Of all of them my preferred lady is Victoria Woodhull. She was born Victoria California Claflin in Homer, Licking County, Ohio. Her father, Reuben Buckman Claflin was a con man, arsonist, snake oil salesman and occasional fraudulent doctor. Her brothers, Hebern and Maldon, were printers. Victoria was closely associated during most of her life with her sister Tennessee Celeste Claflin, who was seven years younger than she. The family belonged to an impoverished branch of the Massachusetts-based Scottish American Claflin family, and were distant cousins to the philanthropist Governor William Claflin.
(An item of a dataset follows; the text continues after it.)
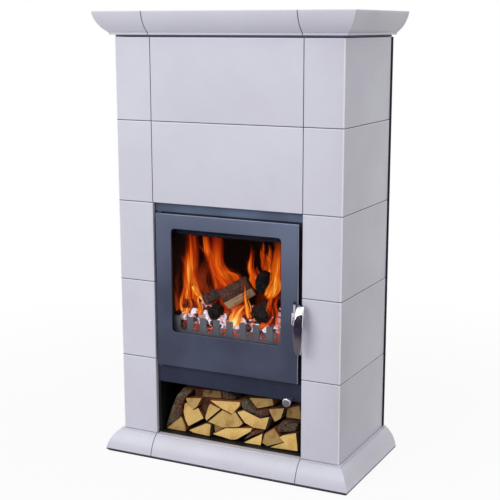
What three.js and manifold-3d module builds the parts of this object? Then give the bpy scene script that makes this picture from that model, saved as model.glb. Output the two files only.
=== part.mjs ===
// A tiled wood stove with a glazed fire door, a log niche, a pull-out air control and a sprung lever latch.
// Millimetres, +Z up. X runs along the front, and the front looks along -Y.
// In the working frame Y = 0 is the face of the front tiles and X = 0 is the stove's middle.

import * as THREE from 'three';
import { mergeVertices } from 'three/addons/utils/BufferGeometryUtils.js';
import ManifoldModule from 'manifold-3d';

const solids = await ManifoldModule();
solids.setup();

// ---------------------------------------------------------------- driving sizes

const CLEARANCE = 0.3; // between two pieces that touch
const PIN_CLEARANCE = 0.15; // radial, a pin that turns in its hole
const SHEET = 2; // casing sheet
const PLATE = 3; // fire box plate
const OVERSHOOT = 1; // how far a cutting shape runs past the body it cuts
const CURVE_SEGMENTS = 20; // along each drawn curve

// Tiled coat
const COAT_WIDTH = 650;
const COAT_DEPTH = 320;
const TILE_THICKNESS = 12;
const TILE_CORNER_RADIUS = 5;
const TILE_EDGE_BEVEL = 1;
const TILE_JOINT = 0.4;
const ROWS = 5;
const ROW_HEIGHT = 215;
const FRONT_TILE_WIDTH = 434;
const DOOR_ROWS = 3; // rows that the door and the niche take up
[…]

When she was just 14, Victoria met 28-year-old Canning Woodhull (Channing, in some records), a doctor from a town outside of Rochester, New York. Woodhull practiced medicine in Ohio at a time when formal medical education and licensing were not required in that state. He met Victoria around June or July 1853 when her family consulted him to treat her for a chronic illness. Victoria married Canning Woodhull, the two filing a marriage certificate in Cleveland on November 23, 1853, when she was 15 years, two months of age. She soon learned that her new husband was an alcoholic and a womanizer, and that she would often be required to work outside the home to support the family. She and Canning had two children, Byron and Zulu (later Zula) Maude. According to one account, Byron was born with an intellectual disability in 1854, a condition Victoria believed was caused by her husband's alcoholism. Another story says his disability resulted from a fall from a window. In 1872 she started a relationship with the anarchist Benjamin Tucker, lasting for 3 years.
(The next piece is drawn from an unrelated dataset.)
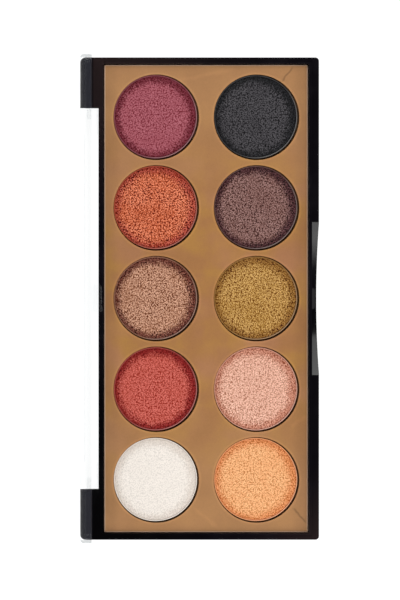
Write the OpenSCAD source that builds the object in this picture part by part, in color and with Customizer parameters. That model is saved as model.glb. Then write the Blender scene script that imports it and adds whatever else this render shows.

Woodhull's support of free love probably originated at the time of her first marriage. Women who married in the United States during the 19th century were bound into the unions, whether loveless or not, with few options to escape. Divorce, where possible, was scandalous, and women who divorced were stigmatized and often ostracized by society. Victoria Woodhull concluded women should have the choice to leave unbearable marriages, and she railed against the hypocrisy of tacitly tolerating married men who had mistresses and engaged in other sexual dalliances. Victoria believed in monogamous relationships, although she did state she had the right also to love someone else "exclusively" if she desired. She said: 
"To woman, by nature, belongs the right of sexual determination. When the instinct is aroused in her, then and then only should commerce follow. When woman rises from sexual slavery to sexual freedom, into the ownership and control of her sexual organs, and man is obliged to respect this freedom, then will this instinct become pure and holy; then will woman be raised from the iniquity and morbidness in which she now wallows for existence, and the intensity and glory of her creative functions be increased a hundred-fold."

She was some lady. Victoria Woodhull struck out for change and many of the reforms and ideals espoused by her for the common working class against the corrupt rich business elite, though extremely controversial in her time,  have been implemented and are now taken for granted. With a snake oil salesman for a father and coming from Licking County, how more down to earth can you get. She should have been President and no doubt had she been about today, she would have been.